Film review: Seven Psychopaths - a dogfight unfolds as Marty loses the plot
Starring: Colin Farrell, Sam Rockwell, Christopher Walken
"I'm sick of all these stereotypical Hollywood scumbag-type psychopath movies. I don't want it to be one more film about guys with guns in their hands," says Marty (Colin Farrell), a screenwriter whose latest project is little more than a title: "Seven Psychopaths".
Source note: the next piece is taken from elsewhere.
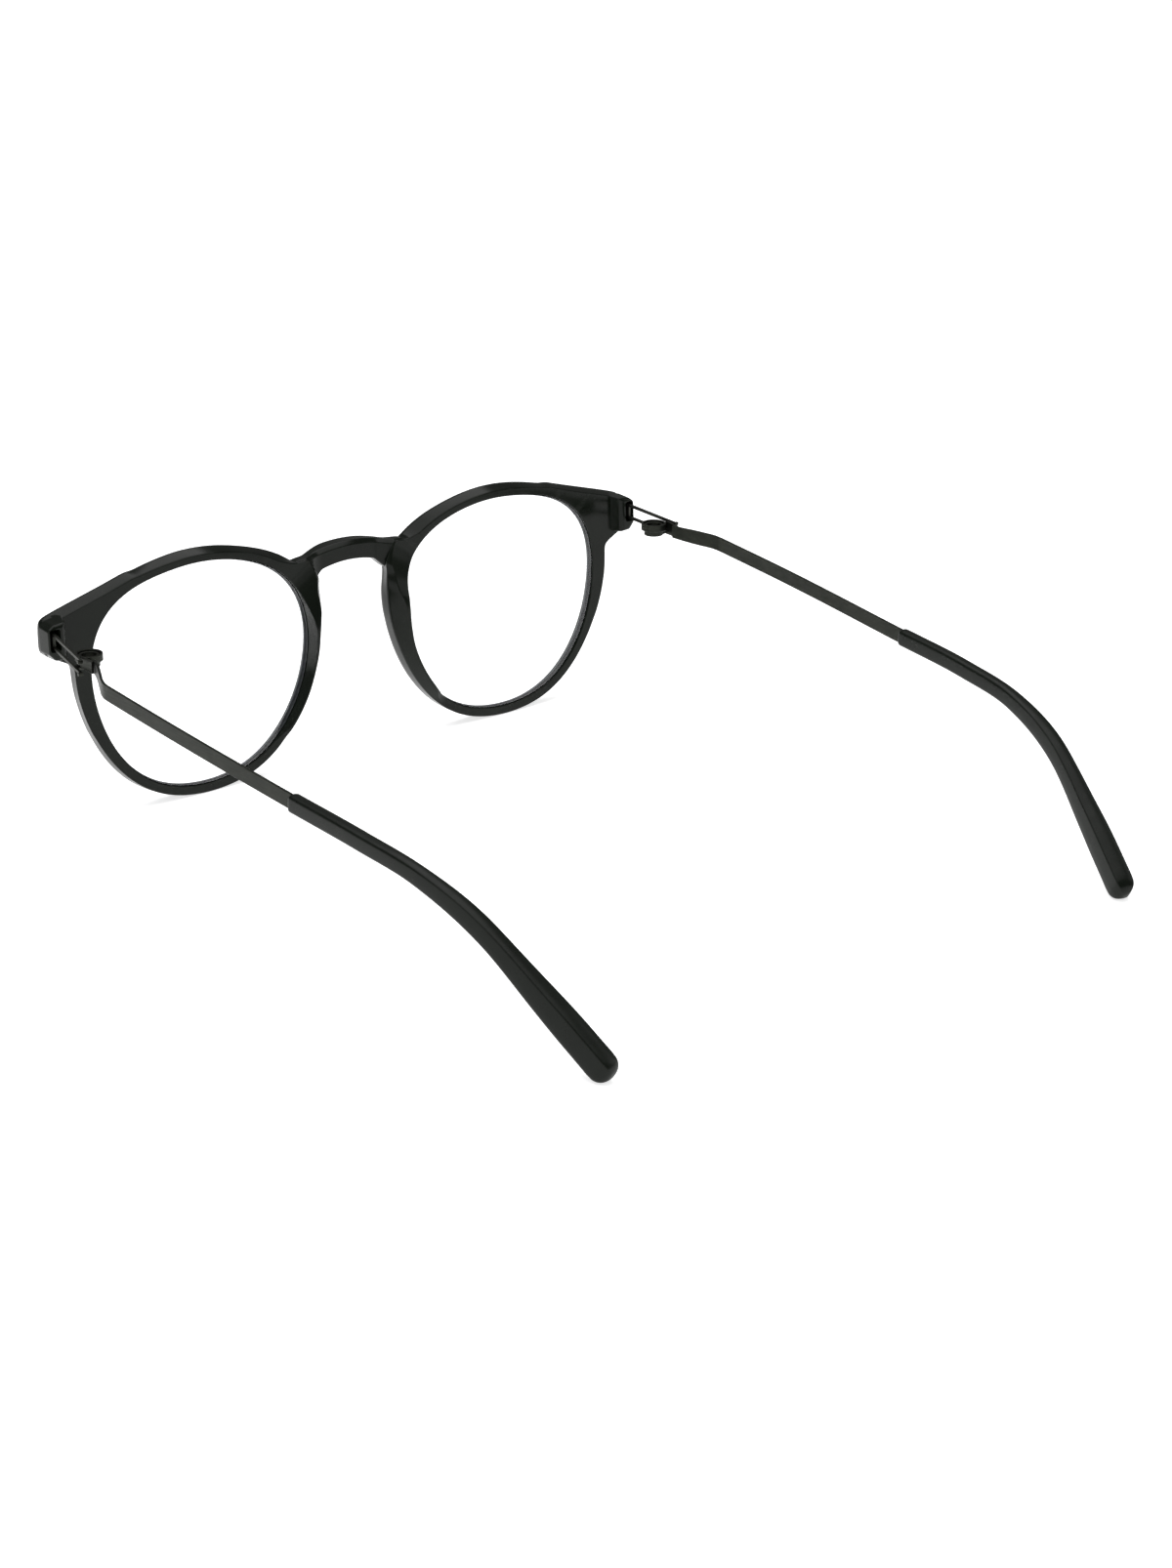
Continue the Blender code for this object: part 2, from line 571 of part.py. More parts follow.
def sleeve_loop(side, y, scale, shift=0.0, steps=16):
    centre, up, out, tangent = temple_frame(y)
    centre = centre + tangent * shift
    height, thickness = section_size(y)
    loop = []
    for i in range(steps):
        a = 2.0 * math.pi * i / steps
        c, s = math.cos(a), math.sin(a)
        e = 2.0 / 2.6
        px = 0.5 * thickness * scale * math.copysign(abs(c) ** e, c)
        py = 0.5 * height * scale * math.copysign(abs(s) ** e, s)
        p = centre + out * px + up * py
        loop.append((side * p.x, p.y, p.z))
    return loop


def build_tip(side, label, mat, pivot):
    """The acetate temple tip: a sleeve over the arm's core that widens into a paddle."""
    last = SLEEVE_SECTIONS[-1][0]
    ys = [SLEEVE_START + 0.35, 82.5, 90.0, 98.0, 104.0, 109.0, 113.0, 117.0, 121.0, 125.0, 129.0, 133.0, 137.0, 140.5]
    loops = [sleeve_loop(side, SLEEVE_START, 0.86)] + [sleeve_loop(side, y, 1.0) for y in ys]
    radius = 2.3
    for i in range(5):
        a = 0.5 * math.pi * i / 5.0
        loops.append(sleeve_loop(side, last, math.cos(a) * 0.98, radius * math.sin(a) - 1.0))
    points, faces = loft(loops)
    centre = temple_point(SLEEVE_START)
    tip = mesh_object("temple_tip_" + label, points, faces, mat, origin=(side * centre.x, centre.y, centre.z), parent=pivot)
    gap = 0.26
    cut = [strip_loop(side, y, CORE_HEIGHT + gap, SHEET + gap) for y in (SLEEVE_START - 0.6, 78.0, 84.0, 90.0, 95.0, 99.0, 103.0, 107.0, CORE_END + 0.5)]
    points, faces = loft(cut)
    cutter = mesh_object("core_guide_" + label, points, faces, None, guide=True)
    boolean(tip, cutter, "DIFFERENCE")
    return tip


# ---------------------------------------------------------------- assembly
def main():
    clear_scene()
    acetate = material("black_acetate", (0.012, 0.014, 0.012), 0.18)
    clear = material("clear_lens", (0.98, 0.99, 0.98), 0.02, transmission=1.0)
    steel = material("black_steel", (0.045, 0.045, 0.038), 0.42, metallic=0.9)
    build_front(acetate)
    for side, label in ((1.0, "left"), (-1.0, "right")):
        pivot = bpy.data.objects.new("hinge_axis_" + label, None)
        bpy.context.scene.collection.objects.link(pivot)
        pivot.location = place(side * PIVOT_X, PIVOT_Y, 0.5 * (RING_BOTTOM + RING_TOP))
        build_lens(side, label, clear)
        build_fork(side, label, steel)
        build_coil(side, label, steel, pivot)
        build_arm(side, label, steel, pivot)
        build_tip(side, label, acetate, pivot)


main()
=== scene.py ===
"""Looks of the eyeglasses: fine meshes, materials, floor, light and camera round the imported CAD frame.

The shape laws are the CAD's own, in its working frame: millimetres, x towards the wearer's left,
y towards the ears, z up, y = 0 on the flat back face of the front, z = 0 at the lens centres.
"""

import math

import bpy
import bmesh
from mathutils import Matrix, Vector


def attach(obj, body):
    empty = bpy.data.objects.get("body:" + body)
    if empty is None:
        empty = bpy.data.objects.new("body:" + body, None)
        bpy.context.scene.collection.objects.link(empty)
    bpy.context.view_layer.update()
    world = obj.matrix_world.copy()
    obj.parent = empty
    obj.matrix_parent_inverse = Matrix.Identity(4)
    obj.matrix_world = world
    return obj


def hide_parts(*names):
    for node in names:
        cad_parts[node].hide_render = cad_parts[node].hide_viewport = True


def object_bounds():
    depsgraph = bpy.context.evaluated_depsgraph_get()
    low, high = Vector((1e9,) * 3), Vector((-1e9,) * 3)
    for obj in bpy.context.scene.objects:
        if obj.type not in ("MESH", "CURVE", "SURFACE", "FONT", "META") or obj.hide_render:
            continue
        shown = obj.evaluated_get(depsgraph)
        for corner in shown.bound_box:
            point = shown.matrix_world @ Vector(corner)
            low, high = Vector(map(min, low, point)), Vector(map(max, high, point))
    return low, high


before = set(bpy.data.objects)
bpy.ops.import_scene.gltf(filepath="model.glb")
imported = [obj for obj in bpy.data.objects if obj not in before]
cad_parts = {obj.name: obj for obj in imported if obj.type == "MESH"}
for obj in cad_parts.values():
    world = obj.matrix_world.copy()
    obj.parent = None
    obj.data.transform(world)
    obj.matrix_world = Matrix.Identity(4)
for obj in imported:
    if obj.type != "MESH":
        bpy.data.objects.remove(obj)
CAD_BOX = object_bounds()
scene = bpy.context.scene

# ---------------------------------------------------------------- shape constants (mm)
LENS_CENTRE_X = 33.5
LENS_CENTRE_HEIGHT = 22.67
MID_Y = 68.96
FRONT_TILT = math.radians(2.85)
REST_PITCH = math.radians(1.00)

OPENING_RADIUS = 22.04
OPENING_HARMONICS = ((0.06, 0.40), (1.03, 0.04), (-0.10, 0.82), (-0.35, 0.04), (-0.07, 0.12), (-0.07, -0.02), (0.0, -0.06))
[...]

His friend Billy (Sam Rockwell), who is in the dog-kidnapping business with Hans (Christopher Walken), offers to help with the script. But soon all three are mixed up with several real-life gun-toting psychopaths. In this way – which is also the way that Spike Jonze and Charlie Kaufman's 2002 film Adaptation did things – Martin McDonagh's slick, self-reflexive film gives the impression that it is the characters who are determining the course of the script. And while Billy is in favour of an all-guns-blazing finale, Marty and Hans would like a more considered, even redemptive ending.
In the end, McDonagh has his shoot-out and eats it, too. The ratio of glibness to cleverness means that it is more Tarantino-esque than Kaufman-esque. Ultimately, it is just another movie about guys with guns in their hands. But it is one of the more considered ones.